Fast Forward-Backward splitting for monotone inclusions with a convergence rate of the tangent residual of $o(1/k)$

We address the problem of finding the zeros of the sum of a maximally monotone operator and a cocoercive operator. Our approach introduces a modification to the forward-backward method by integrating an inertial/momentum term alongside a correction term. We demonstrate that the sequence of iterations thus generated converges weakly towards a solution for the monotone inclusion problem. Furthermore, our analysis reveals an outstanding attribute of our algorithm: it displays rates of convergence of the order $o(1/k)$ for the discrete velocity and the tangent residual approaching zero.

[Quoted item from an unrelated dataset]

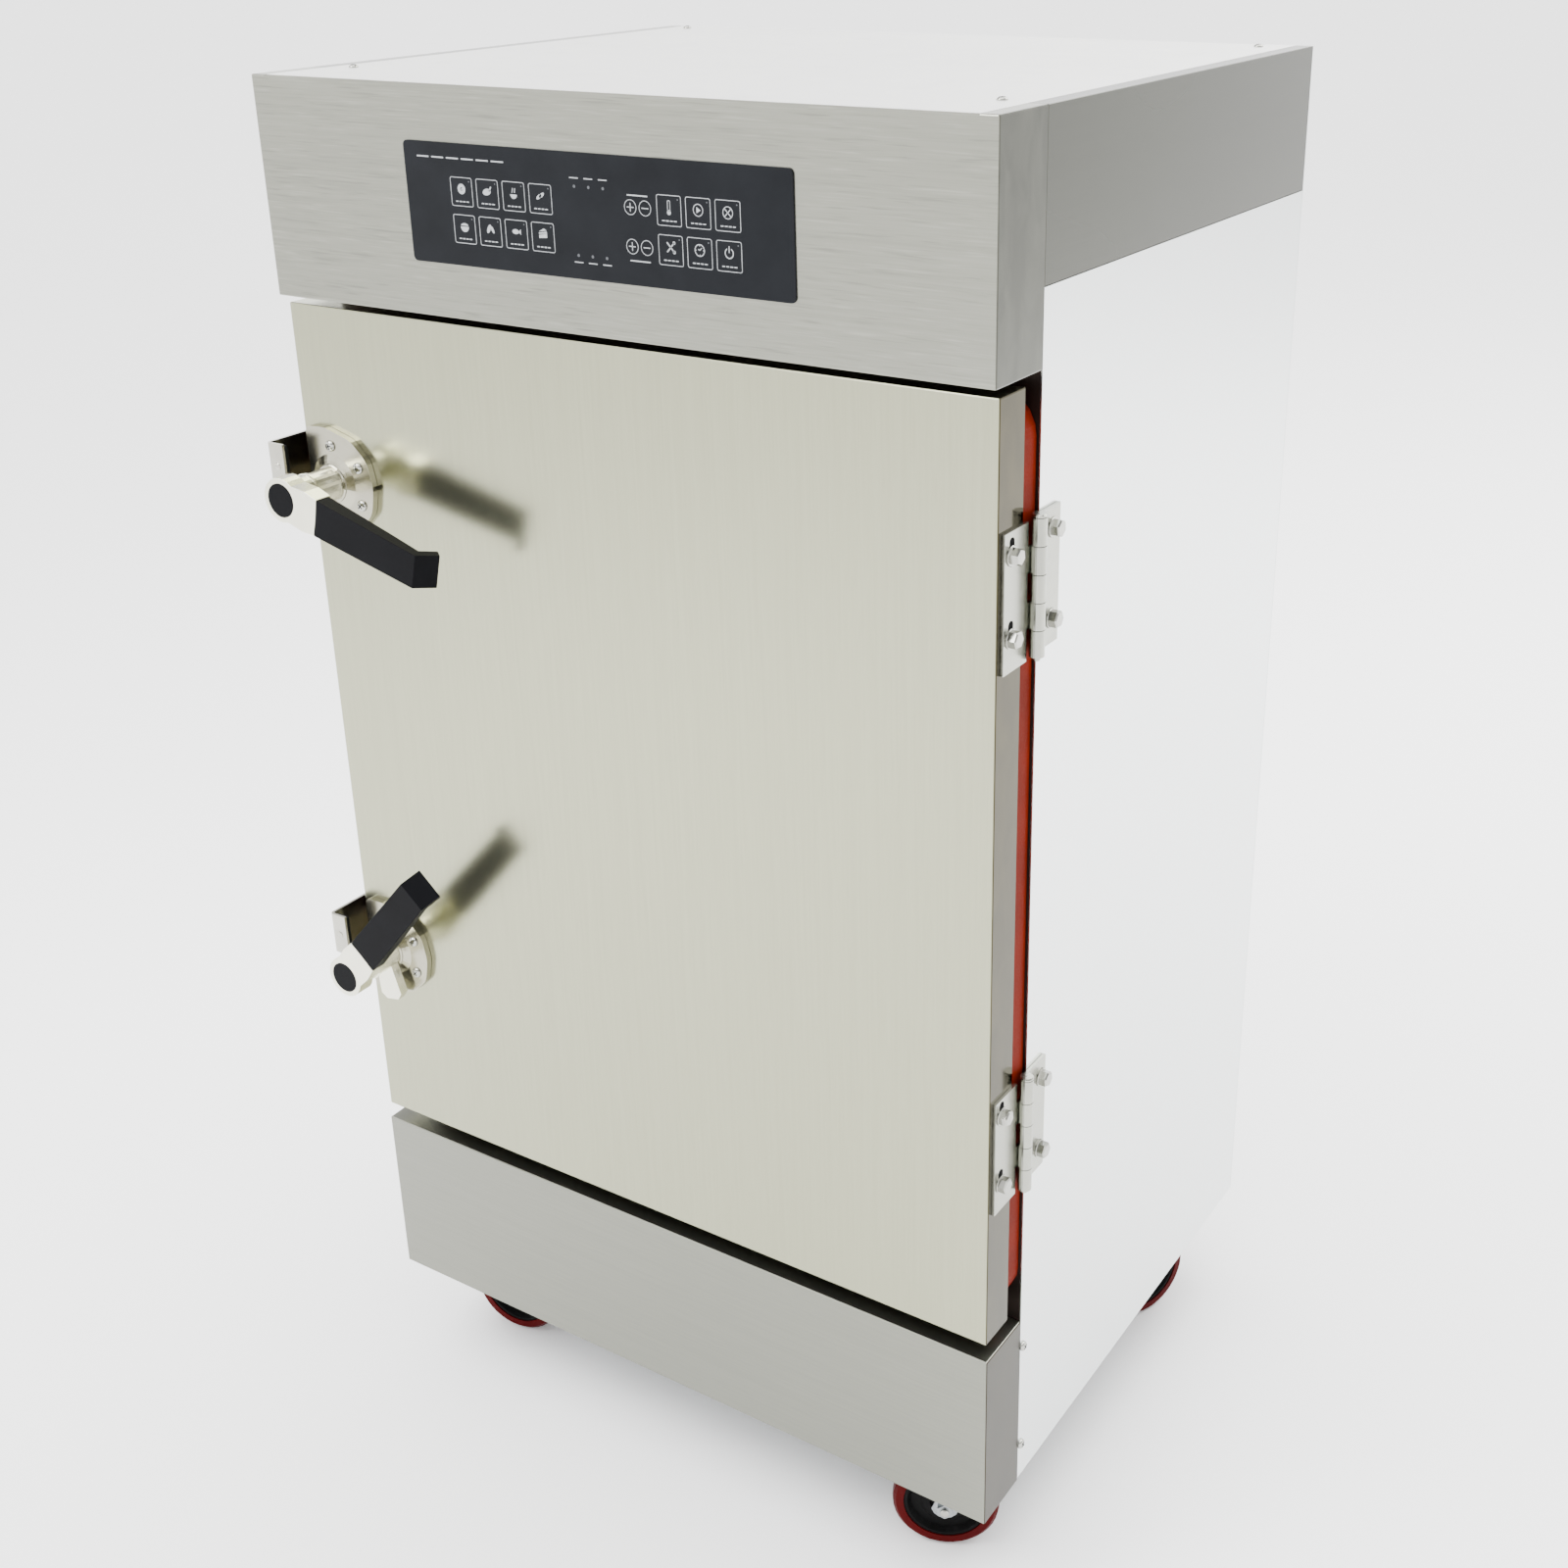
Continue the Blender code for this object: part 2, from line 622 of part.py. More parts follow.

These rates for tangent residuals can be extended to fixed-point residuals frequently discussed in the existing literature. Specifically, when applied to minimize a nonsmooth convex function subject to linear constraints, our method evolves into a primal-dual full splitting algorithm. Notably, alongside the convergence of iterates, this algorithm possesses a remarkable characteristic of nonergodic/last iterate $o(1/k)$ convergence rates for both the function value and the feasibility measure. Our algorithm showcases the most advanced convergence and convergence rate outcomes among primal-dual full splitting algorithms when minimizing nonsmooth convex functions with linear constraints.